One important reason that “I don’t know” is the best answer to the question for which you don’t have a good answer is that it is the honest answer.

An equally important reason is that “I don’t know” conveys to the person asking the question that you can be trusted.

A third important reason is that “I don’t know” is a very efficient way to establish a modicum of trust quickly, so your potential investor can stop looking for the chink in the armor and put his or her attention on the opportunity you have.

A fourth important reason is that “I don’t know” can differentiate you from the crowd because most entrepreneurs will use some other approach – one that won’t work anyway and won’t engender trust either.

It turns out that a lot of research backs the notion that showing your imperfections actually generates trust, even though we are all conditioned to hide them. In the next post in this series, we’ll explore that research and its practical application with a series of steps you can take to assess whether you’re trustworthy and whether someone you are dealing with, such as an investor, a co-worker, a business partner, is trustworthy.

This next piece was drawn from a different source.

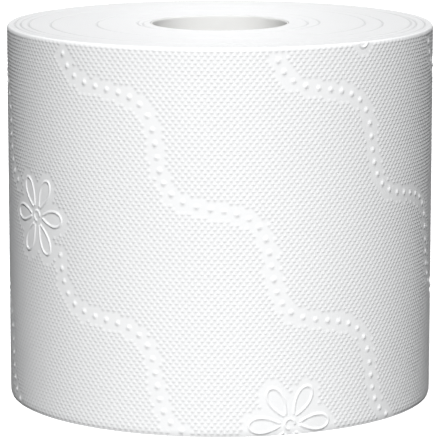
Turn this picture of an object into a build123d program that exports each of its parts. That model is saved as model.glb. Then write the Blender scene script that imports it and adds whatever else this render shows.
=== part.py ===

Key Takeaways: A great opportunity for trust-building truth-telling occurs when investors ask you the question for which you don’t have a good answer. Reveal your flaws in the right way, and you can build trust because it shows honesty – you have a realistic idea of your strengths and weaknesses and aren’t afraid to disclose them. This is an efficient way to move the conversation past the “can I trust you” stage and it will differentiate you from other entrepreneurs seeking the investors’ capital.